We used MATLAB to process and analyze our groundwater level observations—from acquiring the measurements to visualizing the modeling results. With the high-level functions and application development and deployment tools in MATLAB we combined all the functionality that we needed into one application.
Dealing with Real-World Data
We acquired our groundwater data from zipped bundles of ASCII files generated by the large national geohydrological database called DINO (Data and Information of the Subsoil in the Netherlands). The MATLAB
unzip function came in very handy for this. We also used data from manual measurements in observation wells in the field, as well as meteorological data from the Dutch Royal Meteorological Institute.
Working with large amounts of manually collected field data, with its errors, gaps, and observations of irregular frequency, was one of our biggest challenges. To handle this problem we devised a method of time series modeling that operates in continuous time. With the continuous-time approach, observation frequency was no longer present in the model equations. This meant that the model could handle and filter all the available data, regardless of its frequency (Figure 1).
Developing Time Series Models
Time series models are easy to construct and have a high degree of accuracy. Our time series models represent the course of the groundwater table at a single point in three-dimensional space. They use groundwater level observations and incorporate factors that influence the groundwater level, such as precipitation, evapotranspiration, and hydrological interventions.
Our data comprised 76 groundwater level series obtained from observation wells, as well as precipitation measurements and estimates of the potential evaporation (the evaporation of a grassland optimally provided with water, which can be obtained from meteorological stations).
We used this data to create time series models of all groundwater level series. These models enabled us to:
- Quantify the influence of factors or measures on the groundwater level
- Detect and quantify trends in the groundwater level
- Filter, lengthen, or fill up short or messy series of groundwater level observations
- Pre-process groundwater level data
- Forecast groundwater dynamics resulting from stresses such as recharge, pumping, or stream levels
Visualizing the Results
We interpolated the modeling results to create maps of the groundwater level dynamics in the area (Figure 2).
MATLAB visualization techniques helped us quickly process all the time series while maintaining an overview of the data and the modeling results. For example, we used the
pcolor function, surface plots, and patches to visualize the cross-sections, a map with GIS functionality to keep track of the location of the data, and time series and bar plots to visualize the time series data. The MATLAB
linkaxes function helped us visualize related time series.
It was stimulating to find that such a modest effort yielded insight into the hydrological conditions of the area. For example, our MATLAB visualization revealed the effect of fresh water floating on heavier salt water—an observation that otherwise would have required extensive ground–water modeling (Figure 3).

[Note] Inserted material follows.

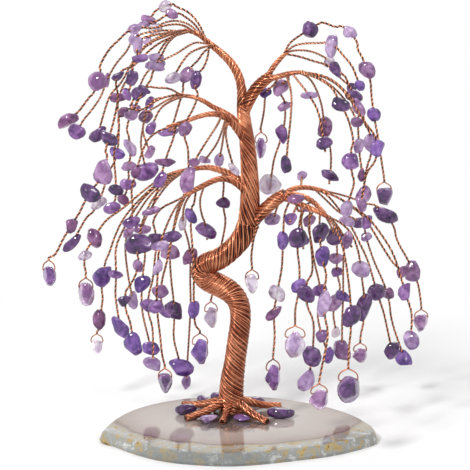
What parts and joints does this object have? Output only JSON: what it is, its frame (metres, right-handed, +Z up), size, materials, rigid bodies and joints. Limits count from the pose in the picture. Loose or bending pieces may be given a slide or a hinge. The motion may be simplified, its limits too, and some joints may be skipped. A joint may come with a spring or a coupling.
{
  "type": "gemstone tree ornament",
  "caption": "Table ornament: a tree of twisted copper wire hung with drilled amethyst chips, rooted on a polished agate slice.",
  "frame": {"origin": "middle of the slice's flat underside", "axes": "+Z up, +X to the right seen from the front, +Y away from the front"},
  "size_m": [0.1414, 0.0918, 0.159],
  "materials": {
    "agate": "polished banded agate",
    "glue": "clear set glue",
    "amethyst": "tumbled and polished stone",
    "copper_wire": "bare twisted copper wire"
  },
  "bodies": {
    "tree": {"agate_slice": "agate", "back_root": "copper_wire", "crown_left_branch": "copper_wire", "crown_left_chips": "amethyst", "crown_left_strands": "copper_wire", "foot_chips": "amethyst", "front_root": "copper_wire", "glue_pad": "glue", "left_back_root": "copper_wire", "left_fan_branch": "copper_wire", "left_fan_chips": "amethyst", "left_fan_strands": "copper_wire", "left_front_root": "copper_wire", "left_limb": "copper_wire", "lower_left_branch": "copper_wire", "lower_left_chips": "amethyst", "lower_left_strands": "copper_wire", "lower_trunk": "copper_wire", "middle_left_branch": "copper_wire", "middle_left_chips": "amethyst", "middle_left_strands": "copper_wire", "right_back_root": "copper_wire", "right_front_branch": "copper_wire", "right_front_chips": "amethyst", "right_front_root": "copper_wire", "right_front_strands": "copper_wire", "right_limb": "copper_wire", "right_lower_branch": "copper_wire", "right_lower_chips": "amethyst", "right_lower_strands": "copper_wire", "right_main_branch": "copper_wire", "right_middle_branch": "copper_wire", "right_middle_chips": "amethyst", "right_middle_strands": "copper_wire", "right_top_branch": "copper_wire", "right_top_chips": "amethyst", "right_top_strands": "copper_wire", "right_upper_branch": "copper_wire", "right_upper_chips": "amethyst", "right_upper_strands": "copper_wire", "upper_left_branch": "copper_wire", "upper_left_chips": "amethyst", "upper_left_strands": "copper_wire", "upper_trunk": "copper_wire"},
    "hanging_chip_1": {"hanging_chip_1": "amethyst"},
    "hanging_chip_2": {"hanging_chip_2": "amethyst"},
    "hanging_chip_3": {"hanging_chip_3": "amethyst"},
    "hanging_chip_4": {"hanging_chip_4": "amethyst"},
    "hanging_chip_5": {"hanging_chip_5": "amethyst"},
    "hanging_chip_6": {"hanging_chip_6": "amethyst"},
    "hanging_chip_7": {"hanging_chip_7": "amethyst"},
    "hanging_chip_8": {"hanging_chip_8": "amethyst"},
    "hanging_chip_9": {"hanging_chip_9": "amethyst"},
    "hanging_chip_10": {"hanging_chip_10": "amethyst"},
    "hanging_chip_11": {"hanging_chip_11": "amethyst"},
    "hanging_chip_12": {"hanging_chip_12": "amethyst"},
    "hanging_chip_13": {"hanging_chip_13": "amethyst"},
    "hanging_chip_14": {"hanging_chip_14": "amethyst"},
    "hanging_chip_15": {"hanging_chip_15": "amethyst"}
  },
  "joints": [
    {"name": "hanging_chip_1_swing", "type": "hinge", "parent": "tree", "child": "hanging_chip_1", "pos_m": [-0.06712, -0.02845, 0.07151], "axis": [1, 0, 0], "range_deg": [-20, 20]},
    {"name": "hanging_chip_2_swing", "type": "hinge", "parent": "tree", "child": "hanging_chip_2", "pos_m": [-0.05497, -0.0142, 0.06065], "axis": [1, 0, 0], "range_deg": [-20, 20]},
    {"name": "hanging_chip_3_swing", "type": "hinge", "parent": "tree", "child": "hanging_chip_3", "pos_m": [-0.05404, 0.0368, 0.02469], "axis": [1, 0, 0], "range_deg": [-20, 20]},
    {"name": "hanging_chip_4_swing", "type": "hinge", "parent": "tree", "child": "hanging_chip_4", "pos_m": [-0.01042, 0.0278, 0.03954], "axis": [1, 0, 0], "range_deg": [-20, 20]},
    {"name": "hanging_chip_5_swing", "type": "hinge", "parent": "tree", "child": "hanging_chip_5", "pos_m": [-0.02633, -0.0307, 0.03213], "axis": [1, 0, 0], "range_deg": [-20, 20]},
    {"name": "hanging_chip_6_swing", "type": "hinge", "parent": "tree", "child": "hanging_chip_6", "pos_m": [-0.01415, -0.00595, 0.03714], "axis": [1, 0, 0], "range_deg": [-20, 20]},
    {"name": "hanging_chip_7_swing", "type": "hinge", "parent": "tree", "child": "hanging_chip_7", "pos_m": [0.053, 0.0083, 0.09093], "axis": [1, 0, 0], "range_deg": [-20, 20]},
    {"name": "hanging_chip_8_swing", "type": "hinge", "parent": "tree", "child": "hanging_chip_8", "pos_m": [0.00831, 0.03305, 0.1037], "axis": [1, 0, 0], "range_deg": [-20, 20]},
    {"name": "hanging_chip_9_swing", "type": "hinge", "parent": "tree", "child": "hanging_chip_9", "pos_m": [0.06988, 0.0428, 0.03233], "axis": [1, 0, 0], "range_deg": [-20, 20]},
    {"name": "hanging_chip_10_swing", "type": "hinge", "parent": "tree", "child": "hanging_chip_10", "pos_m": [0.00481, -0.00295, 0.06104], "axis": [1, 0, 0], "range_deg": [-20, 20]},
    {"name": "hanging_chip_11_swing", "type": "hinge", "parent": "tree", "child": "hanging_chip_11", "pos_m": [0.0449, 0.0068, 0.0305], "axis": [1, 0, 0], "range_deg": [-20, 20]},
    {"name": "hanging_chip_12_swing", "type": "hinge", "parent": "tree", "child": "hanging_chip_12", "pos_m": [0.03896, -0.02995, 0.03116], "axis": [1, 0, 0], "range_deg": [-20, 20]},
    {"name": "hanging_chip_13_swing", "type": "hinge", "parent": "tree", "child": "hanging_chip_13", "pos_m": [0.02869, -0.02845, 0.02565], "axis": [1, 0, 0], "range_deg": [-20, 20]},
    {"name": "hanging_chip_14_swing", "type": "hinge", "parent": "tree", "child": "hanging_chip_14", "pos_m": [0.02053, -0.0052, 0.03968], "axis": [1, 0, 0], "range_deg": [-20, 20]},
    {"name": "hanging_chip_15_swing", "type": "hinge", "parent": "tree", "child": "hanging_chip_15", "pos_m": [0.01271, 0.00605, 0.02336], "axis": [1, 0, 0], "range_deg": [-20, 20]}
  ]
}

We implemented our research methods and data in Menyanthes (Figure 4), a tool that hydrologists and ecologists can use to manage and process groundwater data and to create maps and 2-D or 3-D cross-sections of the results.
Menyanthes supports a variety of tasks, including filtering and lengthening limited time series, estimating geohydrologically relevant parameters, and assessing the influence of a specific factor, such as the withdrawal of groundwater for drinking purposes, tide- or stream-level fluctuations, or hydrological measures.
We wanted Menyanthes to provide an efficient alternative to the widely used transfer-function models of Box and Jenkins. While Box and Jenkins models provide a good solution for systems whose dynamic behavior is erratic, they have several drawbacks. For example, they are complex and require knowledge of the statistical theory behind them. Menyanthes includes information on the behavior of groundwater systems in the model.
With Box and Jenkins models, each time series must be modeled separately using a heuristic model identification procedure. The time series models within Menyanthes are standardized and completely automated. Box and Jenkins models require data that is regularly sampled (if in the time domain). Menyanthes lets researchers screen for and correct errors in the data and perform data manipulation, such as resampling or interpolation operations.
Extending Our Results
We are currently integrating our MATLAB time series models with deterministic groundwater flow models that we developed using an analytic element model built in Python.
In a time series analysis, the relationship between an input series, such as recharge, and an output series at an observation well, such as groundwater levels, is determined using a stochastic method with no physical foundation. Hence, a time series model can be used to forecast the effect of changes in the input series at the observation well but not at other points, and it cannot predict the effects of new stresses or physical changes in the aquifer.
Integrating time series models with deterministic groundwater models will enable us to extend the results over the entire aquifer. We will also be able to forecast the effect of changes in the hydrological system.